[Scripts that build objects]
+---+
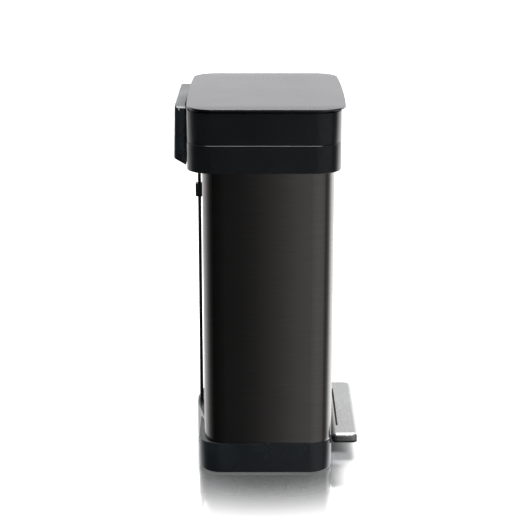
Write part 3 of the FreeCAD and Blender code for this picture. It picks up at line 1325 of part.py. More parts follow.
for item in doc.Objects:
    if any(state in ("Invalid", "Error") for state in item.State):
        raise RuntimeError(f"{item.Name} could not be built")
for node in NODES:
    if node.Shape.isNull() or not node.Shape.isValid():
        raise RuntimeError(f"{node.Label} has no valid shape")

os.makedirs("parts", exist_ok=True)
for node in NODES:
    node.Shape.exportStep(f"parts/{node.Label}.step")
    print(f"{node.Label:22} solids {len(node.Shape.Solids)}  volume {node.Shape.Volume:10.0f}")
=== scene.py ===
import bpy
import bmesh
import math
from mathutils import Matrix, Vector


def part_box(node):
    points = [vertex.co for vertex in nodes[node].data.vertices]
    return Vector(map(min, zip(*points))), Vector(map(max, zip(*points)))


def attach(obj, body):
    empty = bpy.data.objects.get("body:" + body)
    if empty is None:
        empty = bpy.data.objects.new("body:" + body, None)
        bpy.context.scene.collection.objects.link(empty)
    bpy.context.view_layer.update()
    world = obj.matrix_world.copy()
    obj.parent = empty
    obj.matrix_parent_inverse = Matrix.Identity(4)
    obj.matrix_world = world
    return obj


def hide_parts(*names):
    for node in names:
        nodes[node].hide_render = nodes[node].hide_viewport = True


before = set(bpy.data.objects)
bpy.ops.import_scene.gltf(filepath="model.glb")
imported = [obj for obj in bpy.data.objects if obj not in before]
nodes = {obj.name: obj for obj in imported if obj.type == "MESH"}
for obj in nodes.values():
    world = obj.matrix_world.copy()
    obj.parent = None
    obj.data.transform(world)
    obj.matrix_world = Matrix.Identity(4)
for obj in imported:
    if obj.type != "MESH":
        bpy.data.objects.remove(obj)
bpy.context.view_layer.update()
mm = 0.001
hair = 0.01 * mm  # places closer than this are the same
print("frame loaded:", len(nodes), "nodes")


def deselectAll():
    if bpy.context.object and bpy.context.object.mode != "OBJECT":
        bpy.ops.object.mode_set(mode="OBJECT")
    bpy.ops.object.select_all(action="DESELECT")


def pick(obj):
    deselectAll()
    obj.select_set(True)
    bpy.context.view_layer.objects.active = obj


# a cube stretched between two corners, its place in its mesh
def addBlock(name, low, high):
    deselectAll()
    middle = [(a + b) / 2 for a, b in zip(low, high)]
    bpy.ops.mesh.primitive_cube_add(size=1, location=middle)
    block = bpy.context.object
    block.name = block.data.name = name
    block.scale = [b - a for a, b in zip(low, high)]
    bpy.ops.object.transform_apply(location=True, rotation=True, scale=True)
    return block


# a cylinder along Z or X, its place in its mesh
def addRound(name, middle, radius, depth, axis="Z", sides=48):
    deselectAll()
    turns = {"Z": (0, 0, 0), "X": (0, math.pi / 2, 0)}
    bpy.ops.mesh.primitive_cylinder_add(vertices=sides, radius=radius, depth=depth,
                                        location=middle, rotation=turns[axis])
    piece = bpy.context.object
    piece.name = piece.data.name = name
    bpy.ops.object.transform_apply(location=True, rotation=True, scale=True)
    return piece


# edit mode on one object with nothing selected; gives its bmesh
def inEdit(obj):
    pick(obj)
    bpy.ops.object.mode_set(mode="EDIT")
    bpy.ops.mesh.select_mode(type="FACE")
    bpy.ops.mesh.select_all(action="DESELECT")
    return bmesh.from_edit_mesh(obj.data)


# selects the faces whose middle and normal are wanted
def selectFaces(obj, wanted):
    mesh = inEdit(obj)
    for face in mesh.faces:
        face.select_set(wanted(face.calc_center_median(), face.normal))
    bmesh.update_edit_mesh(obj.data)


# selects the edges whose two ends are wanted
def selectEdges(obj, wanted):
    inEdit(obj)
    bpy.ops.mesh.select_mode(type="EDGE")
    mesh = bmesh.from_edit_mesh(obj.data)
    for edge in mesh.edges:
        a, b = (vert.co for vert in edge.verts)
        if wanted(a, b):
            edge.select_set(True)
    bmesh.update_edit_mesh(obj.data)


def bevelEdges(obj, wanted, width, segments):
    selectEdges(obj, wanted)
    bpy.ops.mesh.bevel(offset=width, segments=segments, profile=0.5, affect="EDGES",
                       clamp_overlap=True)
    bpy.ops.object.mode_set(mode="OBJECT")


def bevelUprights(obj, radius, segments):
    bevelEdges(obj, lambda a, b: abs(a.x - b.x) < hair and abs(a.y - b.y) < hair
               and abs(a.z - b.z) > hair, radius, segments)


def deleteFaces(obj, wanted):
    selectFaces(obj, wanted)
    bpy.ops.mesh.delete(type="FACE")
    bpy.ops.object.mode_set(mode="OBJECT")


def applyModifier(obj, kind, **settings):
    pick(obj)
    modifier = obj.modifiers.new(kind.title(), kind)
    for key, value in settings.items():
        setattr(modifier, key, value)
    bpy.ops.object.modifier_apply(modifier=modifier.name)


# give a sheet its wall, inwards
def thicken(obj, wall):
    applyModifier(obj, "SOLIDIFY", thickness=wall, offset=-1, use_even_offset=True)


# a small rounding on every edge sharper than the angle
def softenEdges(obj, width, segments=2, angle=35):
    applyModifier(obj, "BEVEL", width=width, segments=segments, limit_method="ANGLE",
                  angle_limit=math.radians(angle), use_clamp_overlap=True)


def cut(obj, cutter):
    applyModifier(obj, "BOOLEAN", object=cutter, operation="DIFFERENCE", solver="EXACT")
    bpy.data.objects.remove(cutter)


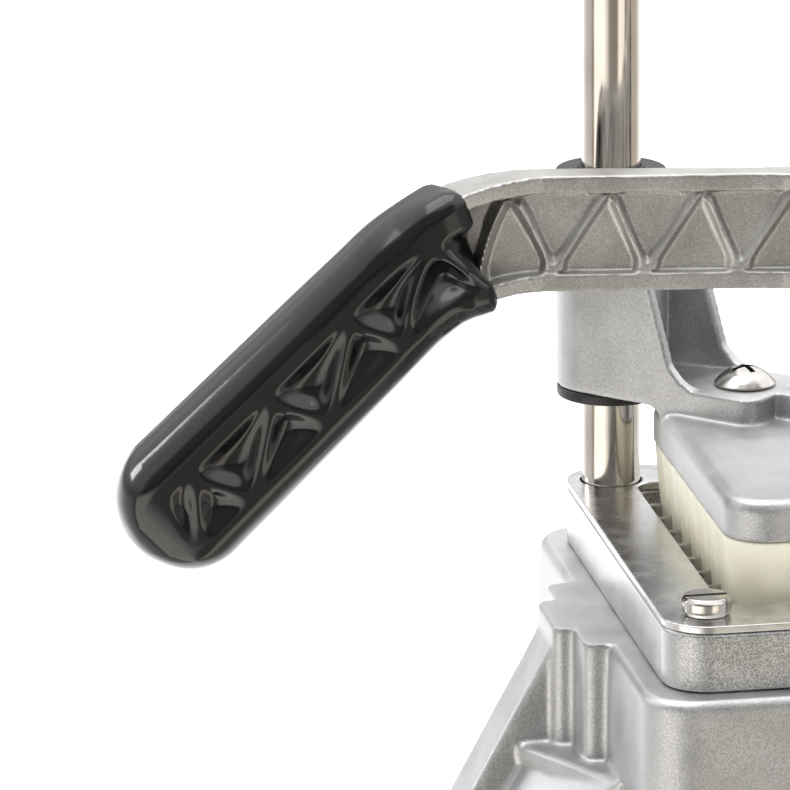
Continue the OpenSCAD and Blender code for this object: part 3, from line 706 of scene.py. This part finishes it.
def groovedSquare(side, grid, plan, steps=150):
    # rounded square that loses draft down to its foot, with soft grooves on its left and right
    radius, half = plan["corner"] * mm, plan["grooveHalf"] * mm
    span = side / 2 - radius

    def outline(inset, share=0):
        lost = inset + plan["draft"] * mm * (1 - share)
        corner = roundedSquare(side, radius)(lost)
        quarter = len(corner) // 4
        corners = [corner[k * quarter:(k + 1) * quarter] for k in range(4)]
        points = []
        for before, sx, after in ((3, 1, 0), (1, -1, 2)):
            points += corners[before]
            for n in range(1, steps):
                y = sx * (-span + 2 * span * n / steps)
                dip = min(sum(math.exp(-((y - at) / half) ** 2) for at in grid), 1)
                points.append(Vector((
                    sx * (side / 2 - lost - plan["grooveDepth"] * mm * dip), y)))
            points += corners[after]
        return points
    return outline


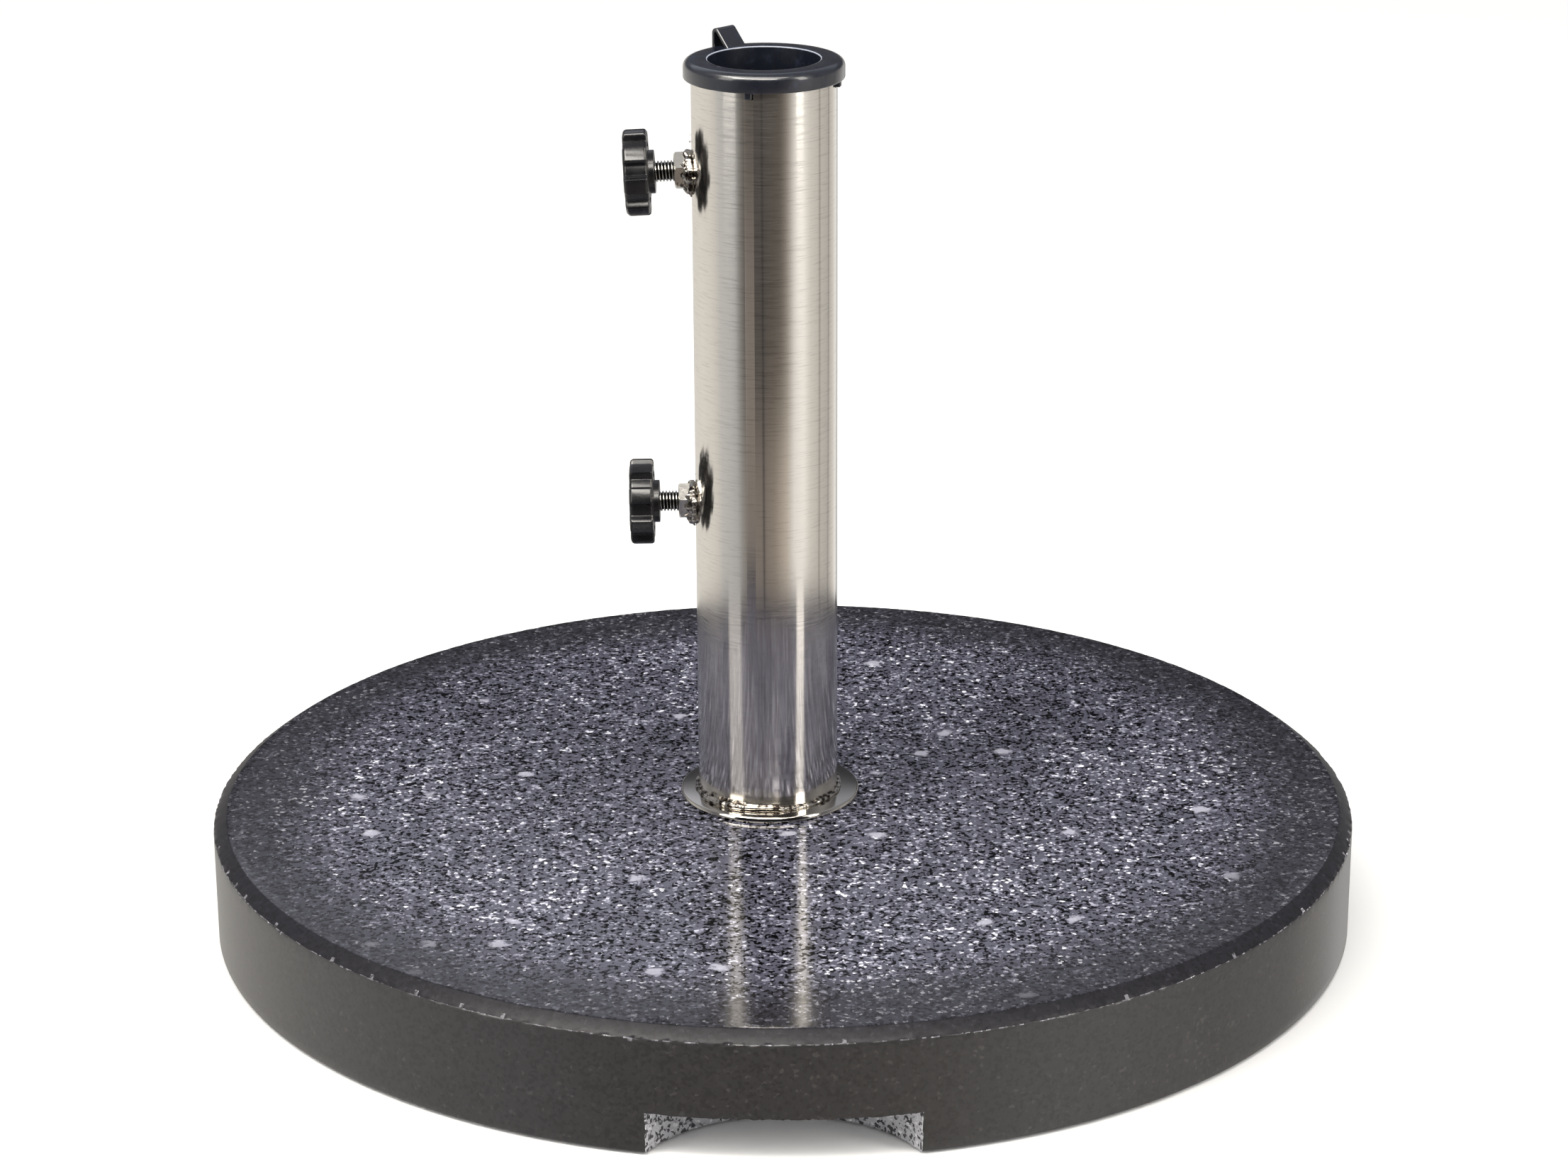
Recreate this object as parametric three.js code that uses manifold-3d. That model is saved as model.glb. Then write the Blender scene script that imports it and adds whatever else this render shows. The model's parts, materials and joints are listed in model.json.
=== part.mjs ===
// Parasol base: a polished granite disc that carries a steel tube, with a plastic reducer
// collar in the tube's mouth and two hand screws that clamp the parasol's pole.
// Units are millimetres, +Z is up. The origin is on the floor, below the disc's centre.

import * as THREE from 'three';
import { mergeVertices } from 'three/addons/utils/BufferGeometryUtils.js';
import Module from 'manifold-3d';

const wasm = await Module();
wasm.setup();

// ---------- Driving dimensions ----------

const GAP = 0.3; // clearance left wherever two pieces meet

const SLAB = {
  radius: 225,
  thickness: 48.4,
  chamferWide: 5.3,
  chamferDeep: 4,
  arris: 1, // small bevel round the underside
  boltHoleRadius: 8,
  counterboreRadius: 18,
  counterboreDepth: 16,
};
const NOTCH = {
  radius: 56, // curve of the notch's wall, seen from below
  centreFromDisc: 246,
  height: 16,
};
const PAD = { radius: 15, thickness: 3, standProud: 1, pitchRadius: 165, count: 4 };

const TUBE = {
  x: -5.8, // the tube stands a little off the disc's centre
  radius: 27.5,
  wall: 1.5,
  screwHoleRadius: 4.7,
};
const PLATE = { radius: 35.5, thickness: 2, offsetX: 0.7, holeRadius: 6.5 };
const FOOT_WELD = { leg: 3.6, throat: 2.2, toe: 0.9, toeReach: 3.24 };

const COLLAR = {
  topZ: 344,
  rimRadius: 30.4,
  rimThickness: 6.9,
  rimRounding: 2,
  boreRadius: 21.2,
  sleeveLength: 28,
};
const KEY = { width: 3, depth: 2.7, reach: 29.4, firstAngle: -102, count: 4 };
const LOOP = {
  angle: 119, // direction from the tube's axis, anticlockwise from +X
  twist: 16, // turn about the loop's own middle, anticlockwise
  width: 9.5,
  thickness: 1.3,
  lean: 135, // where the inner leg leaves the crown, in degrees from level outwards
  footSpread: 1.45, // how much wider than the strap the inner leg's foot is
  rootDepth: 0.5, // how far the inner leg is rooted in the rim
  outerDrop: 4, // how far the outer leg runs down the rim's side
  innerFoot: 22.6, // distance of the inner foot from the tube's axis
  outerFoot: 31.8,
  crownRadius: 1.9,
  height: 6.6,
};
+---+
**Problem statement:**
Search the data for "Vector". Copy every line that has it.

**Response to the task:**
from mathutils import Matrix, Vector
    return Vector(map(min, zip(*points))), Vector(map(max, zip(*points)))
                points.append(Vector((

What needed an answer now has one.